The most basic reason is that mankind has yet to consciously master his own social organisation. So long as the masses of people have not grasped the law-governed workings of society, and on that basis reconstructed society on more rational, humane and egalitarian foundations, superstition and religion will persist.

The great twentieth century Marxist Leon Trotsky wrote in Literature and Revolution that “so long as man will not have mastered his social organisation, the latter will hang over him as his fate. Whether at the same time society casts a religious shadow or not is a secondary matter and depends upon the degree of man's helplessness.”

Karl Marx revealed the underlying laws of capitalist society and the ultimate source in the modern world of the contradiction between scientific and technological advance and social backwardness. The forms of capitalist society by their very nature obscure the real, objective relations within that society. Marx showed that under capitalism relations between people appear as relations between things, thereby masking a fundamentally exploitative relation between labour and capital.

The conflict between the progressive potential of science as expressed in the genome mapping and the existing social and political order is not only expressed in the attempt to wrap this development in a religious framework. It is also reflected in the way this advance is subordinated to the drive for profit.

Craig Venter's Celera Genomics is only one of numerous companies positioning themselves to exploit the genome. There is a scramble—a modern gold rush—to patent as much of the genome as possible. This will not only complicate research, it will place enormous obstacles in its way. Companies have already taken out hundreds of patents for genes in a bid to head off competitors. Researchers who wish to investigate a gene will have to pay substantial royalties for the privilege.
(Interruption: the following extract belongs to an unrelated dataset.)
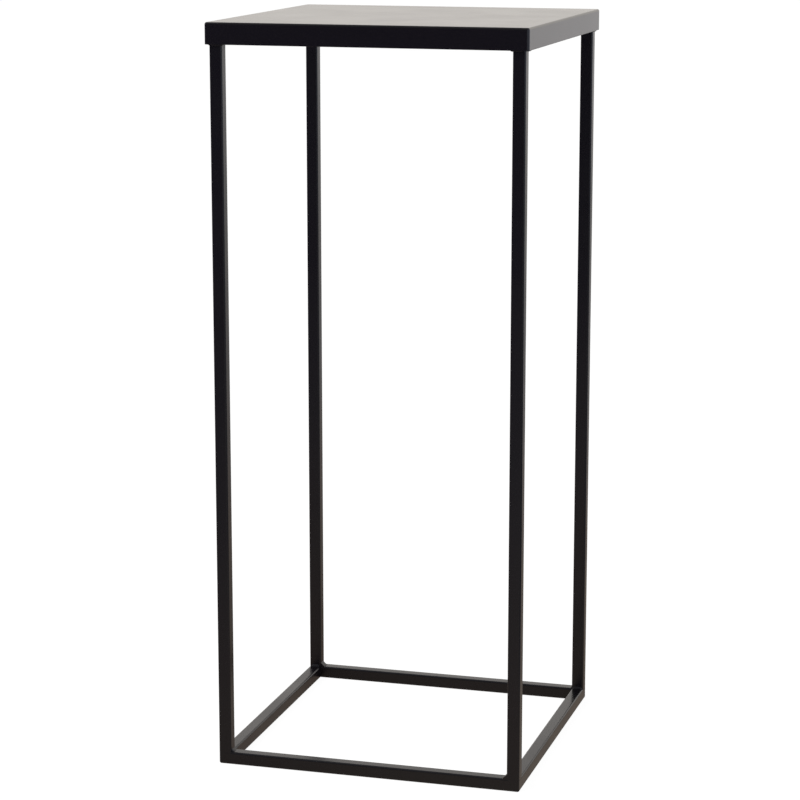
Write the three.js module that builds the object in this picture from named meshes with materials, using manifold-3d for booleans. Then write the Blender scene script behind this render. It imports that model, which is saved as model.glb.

As important and potentially beneficial as this development is, it would be naïve to assume that it will automatically work to the advantage of the world's people. So long as science and technology are subordinated to the narrow and private interests of corporate owners, and the capitalist governments that serve them, the achievements of human intellect and industry can be, and usually are, perverted to produce tragic consequences. Last century the discovery of nuclear power had the potential to resolve the energy problems of society once and for all. Instead it was used to develop new weapons of mass destruction. Do we face a future which includes the deployment of “gene bombs,” capable of killing off certain genetic types while leaving property intact?